→ **Task prompt**
Write every record out again exactly as given.

3D code data

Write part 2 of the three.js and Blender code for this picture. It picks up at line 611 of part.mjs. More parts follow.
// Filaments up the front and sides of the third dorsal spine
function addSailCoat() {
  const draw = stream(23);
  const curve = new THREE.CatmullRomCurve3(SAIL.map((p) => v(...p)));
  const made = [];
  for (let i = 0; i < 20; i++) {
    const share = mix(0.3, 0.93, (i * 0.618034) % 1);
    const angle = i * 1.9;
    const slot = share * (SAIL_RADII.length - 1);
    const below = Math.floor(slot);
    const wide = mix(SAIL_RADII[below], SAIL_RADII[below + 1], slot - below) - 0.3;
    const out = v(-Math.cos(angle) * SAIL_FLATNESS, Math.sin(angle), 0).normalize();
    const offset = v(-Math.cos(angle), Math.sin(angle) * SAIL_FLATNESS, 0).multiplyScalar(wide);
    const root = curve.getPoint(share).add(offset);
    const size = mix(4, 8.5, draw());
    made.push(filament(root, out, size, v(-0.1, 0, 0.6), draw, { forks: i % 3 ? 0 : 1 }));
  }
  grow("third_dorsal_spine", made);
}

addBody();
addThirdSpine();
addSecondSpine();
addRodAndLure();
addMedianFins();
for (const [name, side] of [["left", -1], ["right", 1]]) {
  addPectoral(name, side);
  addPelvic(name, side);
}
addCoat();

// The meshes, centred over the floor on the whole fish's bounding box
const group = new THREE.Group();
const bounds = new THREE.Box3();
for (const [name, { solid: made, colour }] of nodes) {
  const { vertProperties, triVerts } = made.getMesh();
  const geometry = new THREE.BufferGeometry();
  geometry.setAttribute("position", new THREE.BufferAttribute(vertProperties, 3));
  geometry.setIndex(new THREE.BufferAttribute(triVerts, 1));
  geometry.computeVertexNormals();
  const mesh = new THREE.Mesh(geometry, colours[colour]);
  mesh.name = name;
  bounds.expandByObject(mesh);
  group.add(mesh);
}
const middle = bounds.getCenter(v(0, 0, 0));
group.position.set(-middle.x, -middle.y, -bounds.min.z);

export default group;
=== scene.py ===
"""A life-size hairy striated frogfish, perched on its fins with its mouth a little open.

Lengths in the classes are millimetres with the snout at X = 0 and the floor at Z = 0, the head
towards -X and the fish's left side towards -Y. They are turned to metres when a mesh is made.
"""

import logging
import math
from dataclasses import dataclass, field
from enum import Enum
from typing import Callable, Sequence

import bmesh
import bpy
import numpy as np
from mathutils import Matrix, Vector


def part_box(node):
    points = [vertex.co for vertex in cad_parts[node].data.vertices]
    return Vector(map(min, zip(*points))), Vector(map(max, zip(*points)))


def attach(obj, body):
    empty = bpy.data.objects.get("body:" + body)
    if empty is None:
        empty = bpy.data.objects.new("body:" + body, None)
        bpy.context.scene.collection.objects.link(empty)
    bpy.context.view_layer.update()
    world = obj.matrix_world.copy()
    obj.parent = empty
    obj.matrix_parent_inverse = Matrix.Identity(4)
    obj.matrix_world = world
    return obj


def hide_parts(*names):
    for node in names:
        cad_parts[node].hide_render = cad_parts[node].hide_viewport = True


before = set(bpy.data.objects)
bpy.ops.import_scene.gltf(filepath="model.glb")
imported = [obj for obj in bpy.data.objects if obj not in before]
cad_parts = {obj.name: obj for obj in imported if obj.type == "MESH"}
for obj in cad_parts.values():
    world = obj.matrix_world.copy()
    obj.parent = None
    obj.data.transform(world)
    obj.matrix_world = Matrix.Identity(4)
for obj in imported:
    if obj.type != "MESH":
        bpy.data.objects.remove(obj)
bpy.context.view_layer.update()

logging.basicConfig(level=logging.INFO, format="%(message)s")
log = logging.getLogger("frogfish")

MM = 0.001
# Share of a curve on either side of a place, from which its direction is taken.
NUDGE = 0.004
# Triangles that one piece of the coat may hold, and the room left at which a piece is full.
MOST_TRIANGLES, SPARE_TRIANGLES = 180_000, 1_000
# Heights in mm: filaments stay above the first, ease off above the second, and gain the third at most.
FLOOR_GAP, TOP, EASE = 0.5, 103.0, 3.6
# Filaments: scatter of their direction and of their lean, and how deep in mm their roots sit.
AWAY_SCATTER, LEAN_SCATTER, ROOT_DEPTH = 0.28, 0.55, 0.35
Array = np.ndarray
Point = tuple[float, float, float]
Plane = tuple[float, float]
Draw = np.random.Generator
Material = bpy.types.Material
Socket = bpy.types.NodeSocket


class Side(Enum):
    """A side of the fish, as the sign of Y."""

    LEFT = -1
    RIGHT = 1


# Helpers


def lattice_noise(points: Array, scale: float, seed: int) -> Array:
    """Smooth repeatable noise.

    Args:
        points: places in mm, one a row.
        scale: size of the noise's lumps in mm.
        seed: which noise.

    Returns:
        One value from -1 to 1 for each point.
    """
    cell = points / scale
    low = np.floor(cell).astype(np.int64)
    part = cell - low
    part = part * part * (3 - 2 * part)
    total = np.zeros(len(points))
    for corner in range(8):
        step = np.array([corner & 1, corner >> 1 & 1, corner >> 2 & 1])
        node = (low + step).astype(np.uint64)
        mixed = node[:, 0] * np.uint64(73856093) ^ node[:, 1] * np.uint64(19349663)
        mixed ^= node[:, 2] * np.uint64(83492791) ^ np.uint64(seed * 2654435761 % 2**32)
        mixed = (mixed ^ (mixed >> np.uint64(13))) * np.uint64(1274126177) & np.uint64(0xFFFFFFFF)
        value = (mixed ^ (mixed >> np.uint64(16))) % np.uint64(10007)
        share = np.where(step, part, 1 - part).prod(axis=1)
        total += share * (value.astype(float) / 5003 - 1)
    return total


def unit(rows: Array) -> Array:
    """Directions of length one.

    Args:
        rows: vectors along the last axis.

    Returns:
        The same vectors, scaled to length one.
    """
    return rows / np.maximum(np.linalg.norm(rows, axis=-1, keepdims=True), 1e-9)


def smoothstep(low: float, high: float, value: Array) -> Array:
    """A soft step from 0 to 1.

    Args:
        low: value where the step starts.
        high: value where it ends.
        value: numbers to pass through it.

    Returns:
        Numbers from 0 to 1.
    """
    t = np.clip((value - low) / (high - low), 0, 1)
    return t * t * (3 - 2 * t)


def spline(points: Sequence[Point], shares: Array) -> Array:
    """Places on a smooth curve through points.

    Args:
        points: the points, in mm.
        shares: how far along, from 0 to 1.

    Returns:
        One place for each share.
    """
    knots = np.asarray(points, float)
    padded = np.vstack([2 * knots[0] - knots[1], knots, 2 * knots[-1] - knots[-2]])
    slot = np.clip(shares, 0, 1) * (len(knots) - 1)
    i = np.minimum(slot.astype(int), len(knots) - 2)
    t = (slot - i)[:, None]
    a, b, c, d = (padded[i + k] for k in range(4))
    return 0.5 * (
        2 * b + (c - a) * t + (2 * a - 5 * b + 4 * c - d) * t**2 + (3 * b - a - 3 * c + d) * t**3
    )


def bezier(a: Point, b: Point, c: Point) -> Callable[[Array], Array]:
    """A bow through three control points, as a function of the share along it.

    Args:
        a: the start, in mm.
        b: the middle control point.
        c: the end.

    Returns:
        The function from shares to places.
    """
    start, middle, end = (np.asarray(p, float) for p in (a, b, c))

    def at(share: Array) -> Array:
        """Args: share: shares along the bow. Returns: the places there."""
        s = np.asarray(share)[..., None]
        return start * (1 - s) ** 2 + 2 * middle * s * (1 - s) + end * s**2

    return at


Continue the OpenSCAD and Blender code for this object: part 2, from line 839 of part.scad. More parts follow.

→ **Solution below**
Write part 2 of the three.js and Blender code for this picture. It picks up at line 611 of part.mjs. More parts follow.
// Filaments up the front and sides of the third dorsal spine
function addSailCoat() {
  const draw = stream(23);
  const curve = new THREE.CatmullRomCurve3(SAIL.map((p) => v(...p)));
  const made = [];
  for (let i = 0; i < 20; i++) {
    const share = mix(0.3, 0.93, (i * 0.618034) % 1);
    const angle = i * 1.9;
    const slot = share * (SAIL_RADII.length - 1);
    const below = Math.floor(slot);
    const wide = mix(SAIL_RADII[below], SAIL_RADII[below + 1], slot - below) - 0.3;
    const out = v(-Math.cos(angle) * SAIL_FLATNESS, Math.sin(angle), 0).normalize();
    const offset = v(-Math.cos(angle), Math.sin(angle) * SAIL_FLATNESS, 0).multiplyScalar(wide);
    const root = curve.getPoint(share).add(offset);
    const size = mix(4, 8.5, draw());
    made.push(filament(root, out, size, v(-0.1, 0, 0.6), draw, { forks: i % 3 ? 0 : 1 }));
  }
  grow("third_dorsal_spine", made);
}

addBody();
addThirdSpine();
addSecondSpine();
addRodAndLure();
addMedianFins();
for (const [name, side] of [["left", -1], ["right", 1]]) {
  addPectoral(name, side);
  addPelvic(name, side);
}
addCoat();

// The meshes, centred over the floor on the whole fish's bounding box
const group = new THREE.Group();
const bounds = new THREE.Box3();
for (const [name, { solid: made, colour }] of nodes) {
  const { vertProperties, triVerts } = made.getMesh();
  const geometry = new THREE.BufferGeometry();
  geometry.setAttribute("position", new THREE.BufferAttribute(vertProperties, 3));
  geometry.setIndex(new THREE.BufferAttribute(triVerts, 1));
  geometry.computeVertexNormals();
  const mesh = new THREE.Mesh(geometry, colours[colour]);
  mesh.name = name;
  bounds.expandByObject(mesh);
  group.add(mesh);
}
const middle = bounds.getCenter(v(0, 0, 0));
group.position.set(-middle.x, -middle.y, -bounds.min.z);

export default group;
=== scene.py ===
"""A life-size hairy striated frogfish, perched on its fins with its mouth a little open.

Lengths in the classes are millimetres with the snout at X = 0 and the floor at Z = 0, the head
towards -X and the fish's left side towards -Y. They are turned to metres when a mesh is made.
"""

import logging
import math
from dataclasses import dataclass, field
from enum import Enum
from typing import Callable, Sequence

import bmesh
import bpy
import numpy as np
from mathutils import Matrix, Vector


def part_box(node):
    points = [vertex.co for vertex in cad_parts[node].data.vertices]
    return Vector(map(min, zip(*points))), Vector(map(max, zip(*points)))


def attach(obj, body):
    empty = bpy.data.objects.get("body:" + body)
    if empty is None:
        empty = bpy.data.objects.new("body:" + body, None)
        bpy.context.scene.collection.objects.link(empty)
    bpy.context.view_layer.update()
    world = obj.matrix_world.copy()
    obj.parent = empty
    obj.matrix_parent_inverse = Matrix.Identity(4)
    obj.matrix_world = world
    return obj


def hide_parts(*names):
    for node in names:
        cad_parts[node].hide_render = cad_parts[node].hide_viewport = True


before = set(bpy.data.objects)
bpy.ops.import_scene.gltf(filepath="model.glb")
imported = [obj for obj in bpy.data.objects if obj not in before]
cad_parts = {obj.name: obj for obj in imported if obj.type == "MESH"}
for obj in cad_parts.values():
    world = obj.matrix_world.copy()
    obj.parent = None
    obj.data.transform(world)
    obj.matrix_world = Matrix.Identity(4)
for obj in imported:
    if obj.type != "MESH":
        bpy.data.objects.remove(obj)
bpy.context.view_layer.update()

logging.basicConfig(level=logging.INFO, format="%(message)s")
log = logging.getLogger("frogfish")

MM = 0.001
# Share of a curve on either side of a place, from which its direction is taken.
NUDGE = 0.004
# Triangles that one piece of the coat may hold, and the room left at which a piece is full.
MOST_TRIANGLES, SPARE_TRIANGLES = 180_000, 1_000
# Heights in mm: filaments stay above the first, ease off above the second, and gain the third at most.
FLOOR_GAP, TOP, EASE = 0.5, 103.0, 3.6
# Filaments: scatter of their direction and of their lean, and how deep in mm their roots sit.
AWAY_SCATTER, LEAN_SCATTER, ROOT_DEPTH = 0.28, 0.55, 0.35
Array = np.ndarray
Point = tuple[float, float, float]
Plane = tuple[float, float]
Draw = np.random.Generator
Material = bpy.types.Material
Socket = bpy.types.NodeSocket


class Side(Enum):
    """A side of the fish, as the sign of Y."""

    LEFT = -1
    RIGHT = 1


# Helpers


def lattice_noise(points: Array, scale: float, seed: int) -> Array:
    """Smooth repeatable noise.

    Args:
        points: places in mm, one a row.
        scale: size of the noise's lumps in mm.
        seed: which noise.

    Returns:
        One value from -1 to 1 for each point.
    """
    cell = points / scale
    low = np.floor(cell).astype(np.int64)
    part = cell - low
    part = part * part * (3 - 2 * part)
    total = np.zeros(len(points))
    for corner in range(8):
        step = np.array([corner & 1, corner >> 1 & 1, corner >> 2 & 1])
        node = (low + step).astype(np.uint64)
        mixed = node[:, 0] * np.uint64(73856093) ^ node[:, 1] * np.uint64(19349663)
        mixed ^= node[:, 2] * np.uint64(83492791) ^ np.uint64(seed * 2654435761 % 2**32)
        mixed = (mixed ^ (mixed >> np.uint64(13))) * np.uint64(1274126177) & np.uint64(0xFFFFFFFF)
        value = (mixed ^ (mixed >> np.uint64(16))) % np.uint64(10007)
        share = np.where(step, part, 1 - part).prod(axis=1)
        total += share * (value.astype(float) / 5003 - 1)
    return total


def unit(rows: Array) -> Array:
    """Directions of length one.

    Args:
        rows: vectors along the last axis.

    Returns:
        The same vectors, scaled to length one.
    """
    return rows / np.maximum(np.linalg.norm(rows, axis=-1, keepdims=True), 1e-9)


def smoothstep(low: float, high: float, value: Array) -> Array:
    """A soft step from 0 to 1.

    Args:
        low: value where the step starts.
        high: value where it ends.
        value: numbers to pass through it.

    Returns:
        Numbers from 0 to 1.
    """
    t = np.clip((value - low) / (high - low), 0, 1)
    return t * t * (3 - 2 * t)


def spline(points: Sequence[Point], shares: Array) -> Array:
    """Places on a smooth curve through points.

    Args:
        points: the points, in mm.
        shares: how far along, from 0 to 1.

    Returns:
        One place for each share.
    """
    knots = np.asarray(points, float)
    padded = np.vstack([2 * knots[0] - knots[1], knots, 2 * knots[-1] - knots[-2]])
    slot = np.clip(shares, 0, 1) * (len(knots) - 1)
    i = np.minimum(slot.astype(int), len(knots) - 2)
    t = (slot - i)[:, None]
    a, b, c, d = (padded[i + k] for k in range(4))
    return 0.5 * (
        2 * b + (c - a) * t + (2 * a - 5 * b + 4 * c - d) * t**2 + (3 * b - a - 3 * c + d) * t**3
    )


def bezier(a: Point, b: Point, c: Point) -> Callable[[Array], Array]:
    """A bow through three control points, as a function of the share along it.

    Args:
        a: the start, in mm.
        b: the middle control point.
        c: the end.

    Returns:
        The function from shares to places.
    """
    start, middle, end = (np.asarray(p, float) for p in (a, b, c))

    def at(share: Array) -> Array:
        """Args: share: shares along the bow. Returns: the places there."""
        s = np.asarray(share)[..., None]
        return start * (1 - s) ** 2 + 2 * middle * s * (1 - s) + end * s**2

    return at


Continue the OpenSCAD and Blender code for this object: part 2, from line 839 of part.scad. More parts follow.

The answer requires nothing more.